Wheatland Farm in the Community

  • Complete Maggie’s 3 year term on the Devon Countryside Access Forum (until April 2020).
  • Then play a more active role in the newly-formed Winkleigh Environment Group
  • Get involved with the North Devon Biosphere Reserve’s Pledge for Nature campaigns (we were one of the 200 crowdfunders who helped get this project going in 2019).
  • Continue to suport Crediton’s Repair Cafe
  • Offer to cut the grass at the community trees site.

Lower Carbon Food At Wheatland Farm

Globally, about 25% of carbon emmissions come from food production, so food choices are important. This year at Wheatland Farm we will really try to draw together the ‘threads’ on lower carbon food so we can make a strong strand that runs through our business and personal lives. We will:

  • Research and promote more local options for vegan food
  • Promote Wheatland Farm’s vegan alternative to welcome scones, rather than having it as available on request.
  • Promote ‘locivore’ approaches, including continuing to promote Fiona’s Farm Shop, grocery deliveries and the village shops.
  • Continue to promote low packaging options for food, like localfarmbox.co.uk
  • Stock local potatos, at cost and with an honesty box system.
  • Keep (and analyse) a tally of how much meat and fish we eat ourselves – because it’s by exploring our habits that we change.

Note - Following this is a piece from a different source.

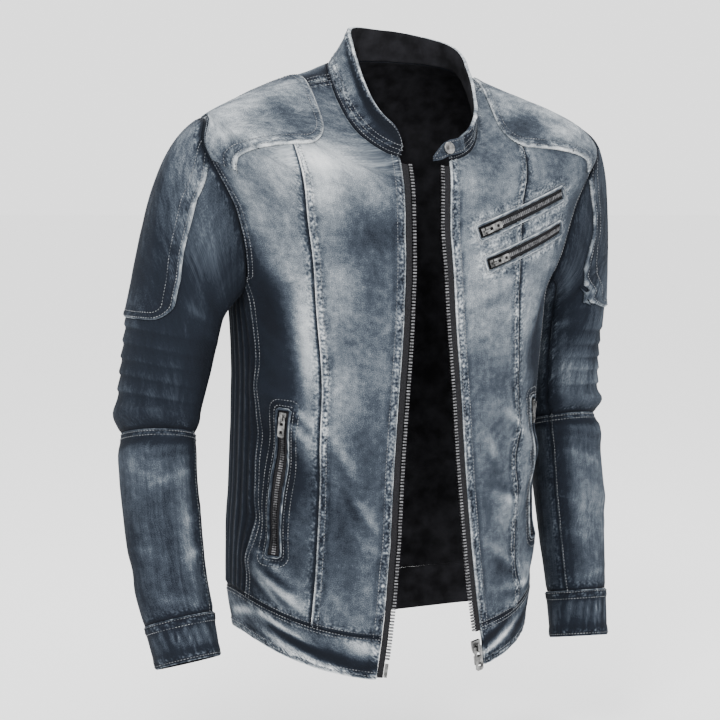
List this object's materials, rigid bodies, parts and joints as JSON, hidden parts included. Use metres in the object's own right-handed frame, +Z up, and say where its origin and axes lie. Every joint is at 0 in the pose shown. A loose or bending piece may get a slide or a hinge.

We think we eat very little – how much is that?!

Lower Carbon Transport At Wheatland Farm

Personal transport is one of the things we find hardest to tackle, given Wheatland Farm’s rural location and our limited resources. We recently reassessed whether we could afford an electric car – and the answer was a clear no, even with grants and fuel savings etc etc. We even investigated an electric motorbike. Sadly, nothing within our budget would even get us to Exeter and back. But we’re not giving up. Instead, we’ll work hard to minimise our impacts, squeezing hard from all angles.

  • We continue to offer bookable electric car charging, to guests and to the general public. But from now we’ll charge at cost because we can’t afford to push people all around Devon, and energy just isn’t free.
  • Together with Responsibletravel.com and a local bike hire business we are promoting electric bike holidays in Devon.
  • We continue to offer car free holidays, with a suggested bus-based itinerary and with free collection from public transport on arrival/departure. We do whatever we can to support guests making an effort to ditch the car.
  • All guests can borrow free push bikes.
  • We will continue to use bicycles for short journeys, to extend public transport journeys (train plus bike), or just to knock miles off journeys (eg car share and bike).
  • We will continue to use public transport wherever possible in our personal lives (eg the kids go to school on the public bus).
  • From March 2020 we’ll use a super-efficient (180mpg) petrol motor bike for most single person journeys that are too long to cycle. That’s three times as efficient as our car. If electric motorbikes extend their range over the next few years, we will swap to one.
  • Longer term, we’re aware we probaby need to put dedicated charging points in for each eco lodge. That’s a big project because it involves shifting car parking. So we’re moving towards it.